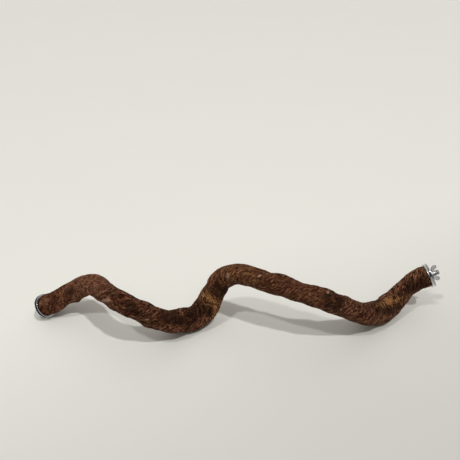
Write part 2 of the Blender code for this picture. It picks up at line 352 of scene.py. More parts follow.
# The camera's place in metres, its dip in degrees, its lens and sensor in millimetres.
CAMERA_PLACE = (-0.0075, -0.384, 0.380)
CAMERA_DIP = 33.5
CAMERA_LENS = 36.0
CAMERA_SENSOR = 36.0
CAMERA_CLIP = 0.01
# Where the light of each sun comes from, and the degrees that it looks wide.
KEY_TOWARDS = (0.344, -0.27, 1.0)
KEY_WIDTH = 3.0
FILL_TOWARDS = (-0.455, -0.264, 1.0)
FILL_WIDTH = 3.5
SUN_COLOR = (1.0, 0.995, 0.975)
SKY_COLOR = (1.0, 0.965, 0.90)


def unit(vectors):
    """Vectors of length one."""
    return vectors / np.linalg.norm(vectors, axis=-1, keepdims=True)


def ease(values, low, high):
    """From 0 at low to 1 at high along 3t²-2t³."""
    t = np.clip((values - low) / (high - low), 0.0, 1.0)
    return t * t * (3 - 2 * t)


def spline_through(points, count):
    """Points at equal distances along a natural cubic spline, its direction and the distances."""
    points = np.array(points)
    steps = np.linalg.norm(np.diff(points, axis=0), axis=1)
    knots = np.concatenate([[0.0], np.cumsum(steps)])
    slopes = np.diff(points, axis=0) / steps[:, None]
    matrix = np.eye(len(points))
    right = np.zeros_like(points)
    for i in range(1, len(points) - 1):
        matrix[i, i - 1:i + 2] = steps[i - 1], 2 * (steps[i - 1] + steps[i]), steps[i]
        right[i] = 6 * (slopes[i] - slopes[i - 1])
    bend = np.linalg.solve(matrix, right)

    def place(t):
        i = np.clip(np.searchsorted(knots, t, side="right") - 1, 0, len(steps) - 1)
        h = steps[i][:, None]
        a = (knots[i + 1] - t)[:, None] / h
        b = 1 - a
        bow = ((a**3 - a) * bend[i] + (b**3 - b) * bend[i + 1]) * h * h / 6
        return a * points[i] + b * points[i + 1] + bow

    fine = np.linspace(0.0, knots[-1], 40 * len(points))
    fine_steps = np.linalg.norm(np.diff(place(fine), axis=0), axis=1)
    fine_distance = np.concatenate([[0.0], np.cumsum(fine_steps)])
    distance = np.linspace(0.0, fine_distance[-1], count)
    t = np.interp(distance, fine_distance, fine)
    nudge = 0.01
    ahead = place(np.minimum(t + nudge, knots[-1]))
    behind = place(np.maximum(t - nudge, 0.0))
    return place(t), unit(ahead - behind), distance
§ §
Repeat the data exactly. Leave nothing out.

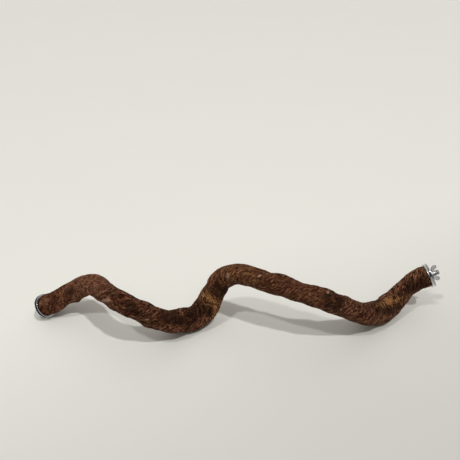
Write part 2 of the Blender code for this picture. It picks up at line 352 of scene.py. More parts follow.
# The camera's place in metres, its dip in degrees, its lens and sensor in millimetres.
CAMERA_PLACE = (-0.0075, -0.384, 0.380)
CAMERA_DIP = 33.5
CAMERA_LENS = 36.0
CAMERA_SENSOR = 36.0
CAMERA_CLIP = 0.01
# Where the light of each sun comes from, and the degrees that it looks wide.
KEY_TOWARDS = (0.344, -0.27, 1.0)
KEY_WIDTH = 3.0
FILL_TOWARDS = (-0.455, -0.264, 1.0)
FILL_WIDTH = 3.5
SUN_COLOR = (1.0, 0.995, 0.975)
SKY_COLOR = (1.0, 0.965, 0.90)


def unit(vectors):
    """Vectors of length one."""
    return vectors / np.linalg.norm(vectors, axis=-1, keepdims=True)


def ease(values, low, high):
    """From 0 at low to 1 at high along 3t²-2t³."""
    t = np.clip((values - low) / (high - low), 0.0, 1.0)
    return t * t * (3 - 2 * t)


def spline_through(points, count):
    """Points at equal distances along a natural cubic spline, its direction and the distances."""
    points = np.array(points)
    steps = np.linalg.norm(np.diff(points, axis=0), axis=1)
    knots = np.concatenate([[0.0], np.cumsum(steps)])
    slopes = np.diff(points, axis=0) / steps[:, None]
    matrix = np.eye(len(points))
    right = np.zeros_like(points)
    for i in range(1, len(points) - 1):
        matrix[i, i - 1:i + 2] = steps[i - 1], 2 * (steps[i - 1] + steps[i]), steps[i]
        right[i] = 6 * (slopes[i] - slopes[i - 1])
    bend = np.linalg.solve(matrix, right)

    def place(t):
        i = np.clip(np.searchsorted(knots, t, side="right") - 1, 0, len(steps) - 1)
        h = steps[i][:, None]
        a = (knots[i + 1] - t)[:, None] / h
        b = 1 - a
        bow = ((a**3 - a) * bend[i] + (b**3 - b) * bend[i + 1]) * h * h / 6
        return a * points[i] + b * points[i + 1] + bow

    fine = np.linspace(0.0, knots[-1], 40 * len(points))
    fine_steps = np.linalg.norm(np.diff(place(fine), axis=0), axis=1)
    fine_distance = np.concatenate([[0.0], np.cumsum(fine_steps)])
    distance = np.linspace(0.0, fine_distance[-1], count)
    t = np.interp(distance, fine_distance, fine)
    nudge = 0.01
    ahead = place(np.minimum(t + nudge, knots[-1]))
    behind = place(np.maximum(t - nudge, 0.0))
    return place(t), unit(ahead - behind), distance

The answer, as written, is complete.